| GOAL |
Provide the data again in its entirety, exactly as given.
┄┄┄┄┄┄┄┄┄┄
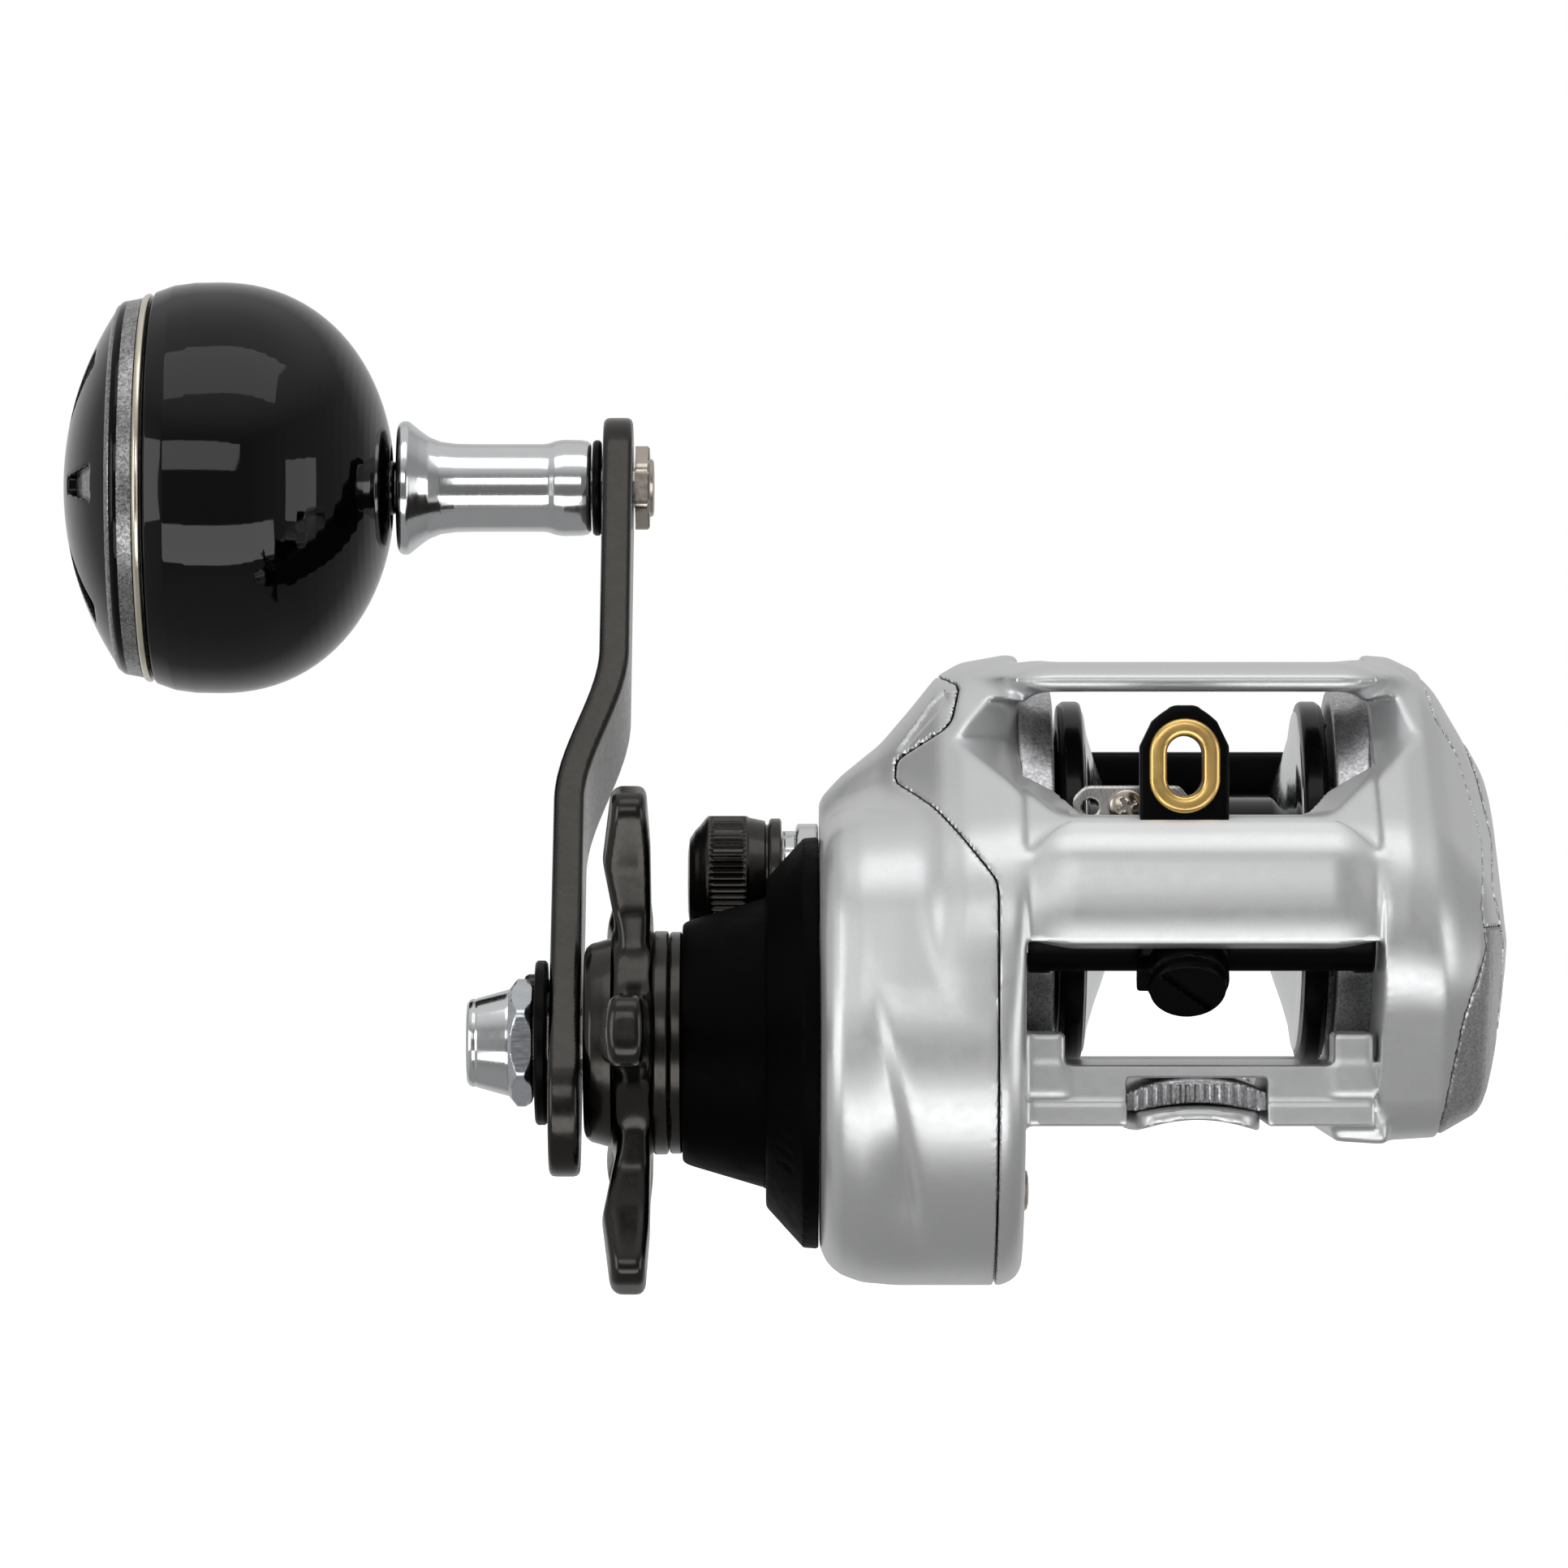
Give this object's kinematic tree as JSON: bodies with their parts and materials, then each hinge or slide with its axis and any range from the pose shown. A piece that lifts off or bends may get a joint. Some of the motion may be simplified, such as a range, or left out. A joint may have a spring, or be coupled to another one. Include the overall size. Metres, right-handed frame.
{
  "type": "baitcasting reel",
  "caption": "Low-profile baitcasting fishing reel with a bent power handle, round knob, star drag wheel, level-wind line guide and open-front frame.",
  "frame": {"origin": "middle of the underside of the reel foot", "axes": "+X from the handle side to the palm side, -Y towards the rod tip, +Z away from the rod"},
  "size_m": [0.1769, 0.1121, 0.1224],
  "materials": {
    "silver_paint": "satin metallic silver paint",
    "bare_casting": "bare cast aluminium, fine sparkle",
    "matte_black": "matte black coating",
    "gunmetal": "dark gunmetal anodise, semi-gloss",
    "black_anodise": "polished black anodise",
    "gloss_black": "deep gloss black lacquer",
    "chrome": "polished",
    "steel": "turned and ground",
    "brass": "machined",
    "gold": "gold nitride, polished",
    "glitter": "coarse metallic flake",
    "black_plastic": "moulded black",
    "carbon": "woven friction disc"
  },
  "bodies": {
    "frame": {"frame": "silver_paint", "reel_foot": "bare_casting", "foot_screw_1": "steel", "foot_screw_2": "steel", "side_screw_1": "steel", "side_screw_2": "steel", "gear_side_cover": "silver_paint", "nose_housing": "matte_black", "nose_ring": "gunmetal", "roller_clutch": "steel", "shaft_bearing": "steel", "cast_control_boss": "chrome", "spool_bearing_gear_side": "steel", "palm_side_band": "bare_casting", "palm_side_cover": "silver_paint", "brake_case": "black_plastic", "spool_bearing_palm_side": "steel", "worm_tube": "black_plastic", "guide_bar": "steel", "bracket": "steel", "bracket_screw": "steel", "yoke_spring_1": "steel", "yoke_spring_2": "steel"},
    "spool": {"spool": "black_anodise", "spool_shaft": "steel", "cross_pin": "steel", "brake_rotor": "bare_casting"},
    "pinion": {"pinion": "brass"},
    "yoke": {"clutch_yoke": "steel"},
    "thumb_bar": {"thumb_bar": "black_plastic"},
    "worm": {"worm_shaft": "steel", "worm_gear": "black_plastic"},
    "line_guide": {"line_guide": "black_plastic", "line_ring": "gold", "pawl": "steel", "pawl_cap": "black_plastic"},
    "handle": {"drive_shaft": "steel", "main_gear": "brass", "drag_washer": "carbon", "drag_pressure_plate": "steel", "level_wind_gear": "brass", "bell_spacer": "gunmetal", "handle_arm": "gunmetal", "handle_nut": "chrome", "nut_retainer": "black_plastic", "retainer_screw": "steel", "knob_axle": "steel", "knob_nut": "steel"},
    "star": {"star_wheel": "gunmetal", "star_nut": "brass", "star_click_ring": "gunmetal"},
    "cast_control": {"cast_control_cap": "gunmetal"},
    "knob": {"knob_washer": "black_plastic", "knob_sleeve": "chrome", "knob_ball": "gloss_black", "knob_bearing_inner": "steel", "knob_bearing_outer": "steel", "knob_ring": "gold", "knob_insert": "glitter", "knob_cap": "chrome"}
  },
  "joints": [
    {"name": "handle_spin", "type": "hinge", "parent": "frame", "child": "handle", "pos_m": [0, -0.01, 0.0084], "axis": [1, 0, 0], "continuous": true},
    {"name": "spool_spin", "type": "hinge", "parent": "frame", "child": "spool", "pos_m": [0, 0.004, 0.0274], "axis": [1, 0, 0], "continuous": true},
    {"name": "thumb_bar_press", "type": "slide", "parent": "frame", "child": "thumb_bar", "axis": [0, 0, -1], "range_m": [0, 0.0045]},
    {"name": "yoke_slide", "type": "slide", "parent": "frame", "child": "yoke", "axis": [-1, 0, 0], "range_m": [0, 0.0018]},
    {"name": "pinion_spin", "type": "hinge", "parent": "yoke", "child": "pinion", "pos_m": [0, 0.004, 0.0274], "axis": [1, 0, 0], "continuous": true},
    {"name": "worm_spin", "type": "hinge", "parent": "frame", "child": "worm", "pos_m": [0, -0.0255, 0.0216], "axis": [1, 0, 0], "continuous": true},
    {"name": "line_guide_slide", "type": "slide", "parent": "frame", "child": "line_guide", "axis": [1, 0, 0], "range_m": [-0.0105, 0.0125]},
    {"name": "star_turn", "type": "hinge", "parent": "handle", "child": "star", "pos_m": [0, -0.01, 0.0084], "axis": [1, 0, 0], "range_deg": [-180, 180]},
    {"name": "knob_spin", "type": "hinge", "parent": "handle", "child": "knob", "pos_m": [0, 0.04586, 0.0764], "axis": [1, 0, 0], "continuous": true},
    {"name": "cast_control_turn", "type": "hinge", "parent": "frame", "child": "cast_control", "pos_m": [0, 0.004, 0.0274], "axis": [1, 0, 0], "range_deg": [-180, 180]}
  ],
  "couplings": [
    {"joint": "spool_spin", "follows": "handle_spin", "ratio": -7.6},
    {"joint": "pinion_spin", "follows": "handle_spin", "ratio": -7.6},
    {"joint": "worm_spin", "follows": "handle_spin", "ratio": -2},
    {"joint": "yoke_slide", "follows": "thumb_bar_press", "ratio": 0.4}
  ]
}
┄┄┄┄┄┄┄┄┄┄
| CORRECT OUTPUT |
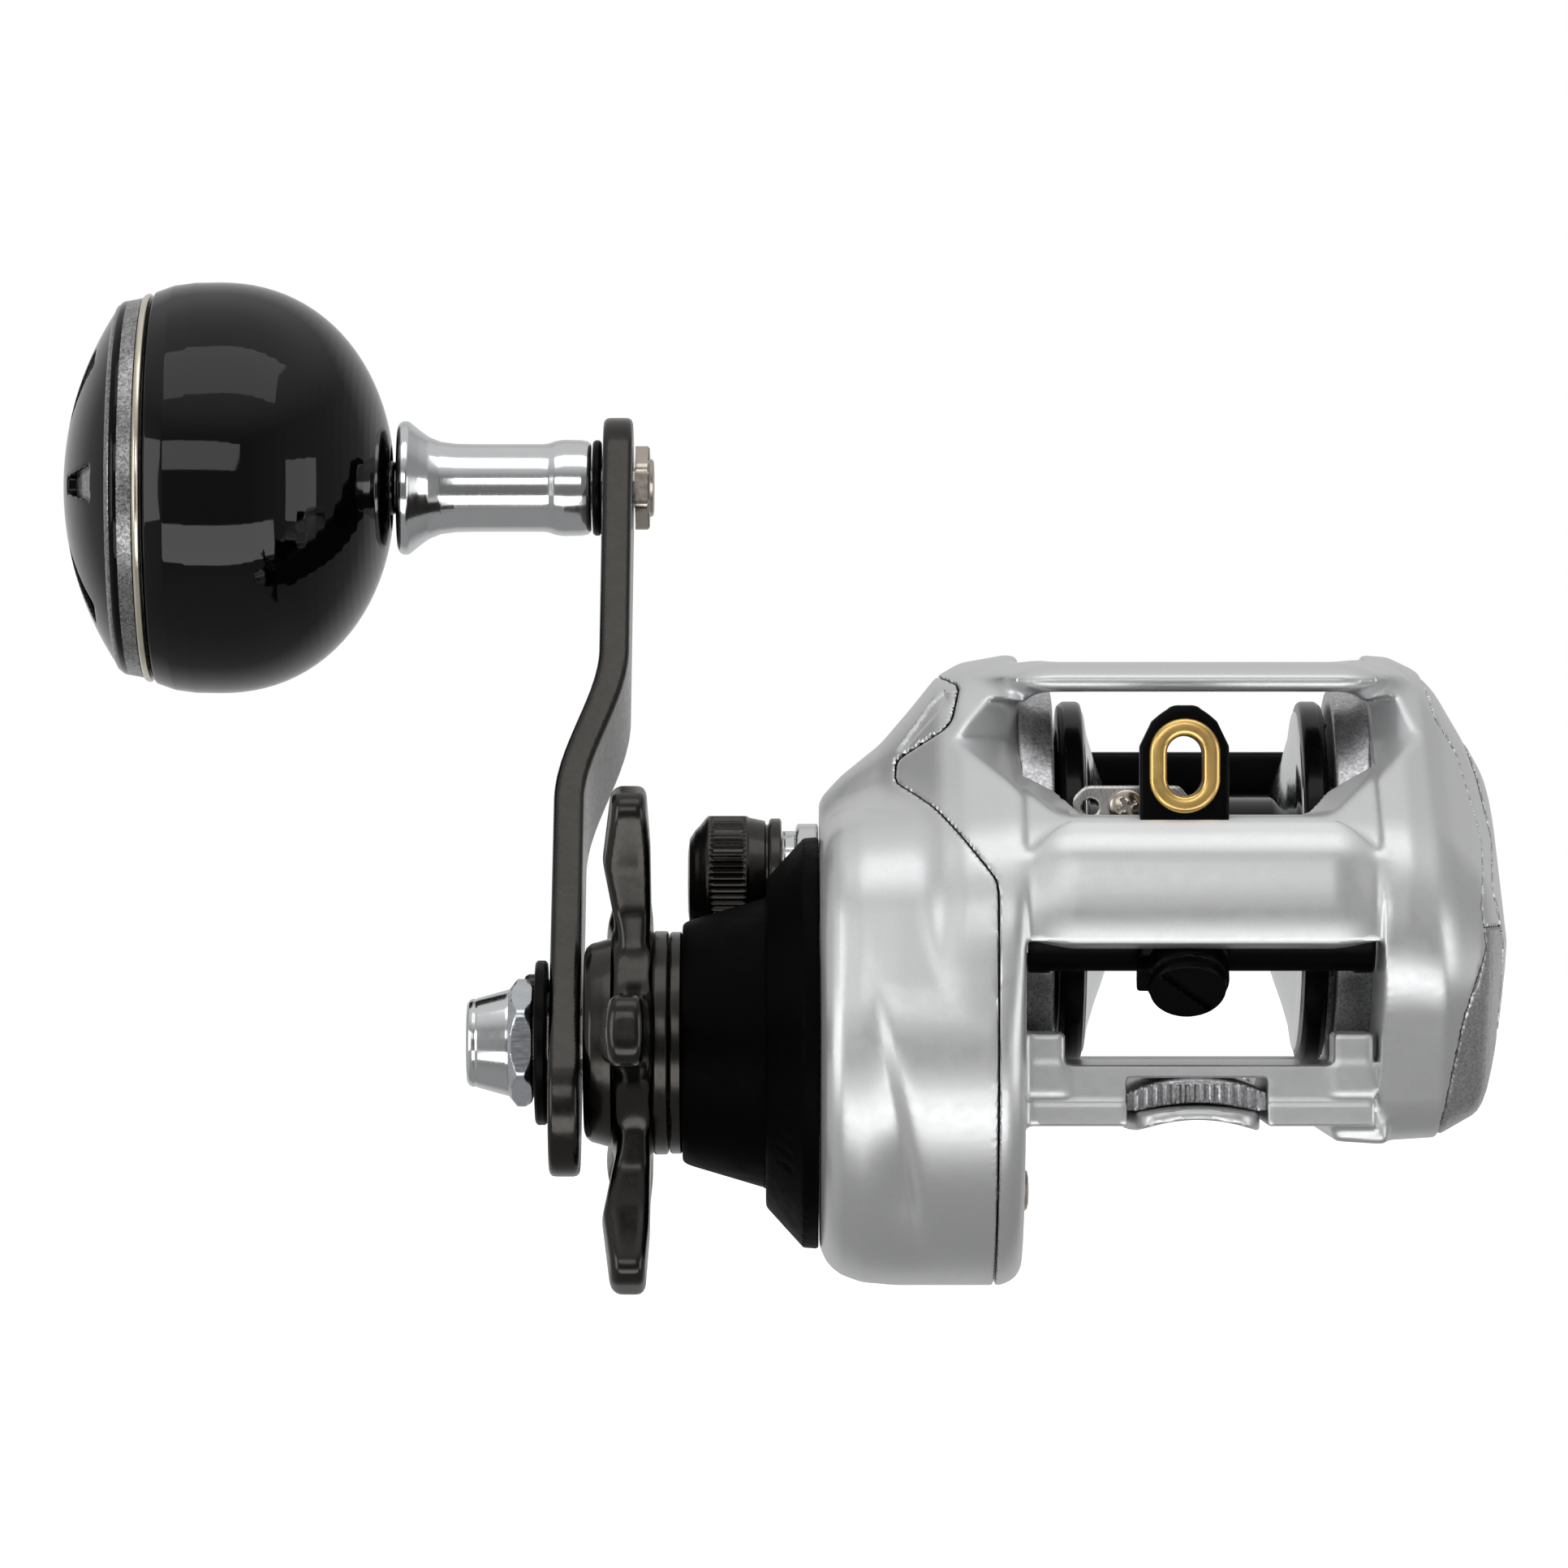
Give this object's kinematic tree as JSON: bodies with their parts and materials, then each hinge or slide with its axis and any range from the pose shown. A piece that lifts off or bends may get a joint. Some of the motion may be simplified, such as a range, or left out. A joint may have a spring, or be coupled to another one. Include the overall size. Metres, right-handed frame.
{
  "type": "baitcasting reel",
  "caption": "Low-profile baitcasting fishing reel with a bent power handle, round knob, star drag wheel, level-wind line guide and open-front frame.",
  "frame": {"origin": "middle of the underside of the reel foot", "axes": "+X from the handle side to the palm side, -Y towards the rod tip, +Z away from the rod"},
  "size_m": [0.1769, 0.1121, 0.1224],
  "materials": {
    "silver_paint": "satin metallic silver paint",
    "bare_casting": "bare cast aluminium, fine sparkle",
    "matte_black": "matte black coating",
    "gunmetal": "dark gunmetal anodise, semi-gloss",
    "black_anodise": "polished black anodise",
    "gloss_black": "deep gloss black lacquer",
    "chrome": "polished",
    "steel": "turned and ground",
    "brass": "machined",
    "gold": "gold nitride, polished",
    "glitter": "coarse metallic flake",
    "black_plastic": "moulded black",
    "carbon": "woven friction disc"
  },
  "bodies": {
    "frame": {"frame": "silver_paint", "reel_foot": "bare_casting", "foot_screw_1": "steel", "foot_screw_2": "steel", "side_screw_1": "steel", "side_screw_2": "steel", "gear_side_cover": "silver_paint", "nose_housing": "matte_black", "nose_ring": "gunmetal", "roller_clutch": "steel", "shaft_bearing": "steel", "cast_control_boss": "chrome", "spool_bearing_gear_side": "steel", "palm_side_band": "bare_casting", "palm_side_cover": "silver_paint", "brake_case": "black_plastic", "spool_bearing_palm_side": "steel", "worm_tube": "black_plastic", "guide_bar": "steel", "bracket": "steel", "bracket_screw": "steel", "yoke_spring_1": "steel", "yoke_spring_2": "steel"},
    "spool": {"spool": "black_anodise", "spool_shaft": "steel", "cross_pin": "steel", "brake_rotor": "bare_casting"},
    "pinion": {"pinion": "brass"},
    "yoke": {"clutch_yoke": "steel"},
    "thumb_bar": {"thumb_bar": "black_plastic"},
    "worm": {"worm_shaft": "steel", "worm_gear": "black_plastic"},
    "line_guide": {"line_guide": "black_plastic", "line_ring": "gold", "pawl": "steel", "pawl_cap": "black_plastic"},
    "handle": {"drive_shaft": "steel", "main_gear": "brass", "drag_washer": "carbon", "drag_pressure_plate": "steel", "level_wind_gear": "brass", "bell_spacer": "gunmetal", "handle_arm": "gunmetal", "handle_nut": "chrome", "nut_retainer": "black_plastic", "retainer_screw": "steel", "knob_axle": "steel", "knob_nut": "steel"},
    "star": {"star_wheel": "gunmetal", "star_nut": "brass", "star_click_ring": "gunmetal"},
    "cast_control": {"cast_control_cap": "gunmetal"},
    "knob": {"knob_washer": "black_plastic", "knob_sleeve": "chrome", "knob_ball": "gloss_black", "knob_bearing_inner": "steel", "knob_bearing_outer": "steel", "knob_ring": "gold", "knob_insert": "glitter", "knob_cap": "chrome"}
  },
  "joints": [
    {"name": "handle_spin", "type": "hinge", "parent": "frame", "child": "handle", "pos_m": [0, -0.01, 0.0084], "axis": [1, 0, 0], "continuous": true},
    {"name": "spool_spin", "type": "hinge", "parent": "frame", "child": "spool", "pos_m": [0, 0.004, 0.0274], "axis": [1, 0, 0], "continuous": true},
    {"name": "thumb_bar_press", "type": "slide", "parent": "frame", "child": "thumb_bar", "axis": [0, 0, -1], "range_m": [0, 0.0045]},
    {"name": "yoke_slide", "type": "slide", "parent": "frame", "child": "yoke", "axis": [-1, 0, 0], "range_m": [0, 0.0018]},
    {"name": "pinion_spin", "type": "hinge", "parent": "yoke", "child": "pinion", "pos_m": [0, 0.004, 0.0274], "axis": [1, 0, 0], "continuous": true},
    {"name": "worm_spin", "type": "hinge", "parent": "frame", "child": "worm", "pos_m": [0, -0.0255, 0.0216], "axis": [1, 0, 0], "continuous": true},
    {"name": "line_guide_slide", "type": "slide", "parent": "frame", "child": "line_guide", "axis": [1, 0, 0], "range_m": [-0.0105, 0.0125]},
    {"name": "star_turn", "type": "hinge", "parent": "handle", "child": "star", "pos_m": [0, -0.01, 0.0084], "axis": [1, 0, 0], "range_deg": [-180, 180]},
    {"name": "knob_spin", "type": "hinge", "parent": "handle", "child": "knob", "pos_m": [0, 0.04586, 0.0764], "axis": [1, 0, 0], "continuous": true},
    {"name": "cast_control_turn", "type": "hinge", "parent": "frame", "child": "cast_control", "pos_m": [0, 0.004, 0.0274], "axis": [1, 0, 0], "range_deg": [-180, 180]}
  ],
  "couplings": [
    {"joint": "spool_spin", "follows": "handle_spin", "ratio": -7.6},
    {"joint": "pinion_spin", "follows": "handle_spin", "ratio": -7.6},
    {"joint": "worm_spin", "follows": "handle_spin", "ratio": -2},
    {"joint": "yoke_slide", "follows": "thumb_bar_press", "ratio": 0.4}
  ]
}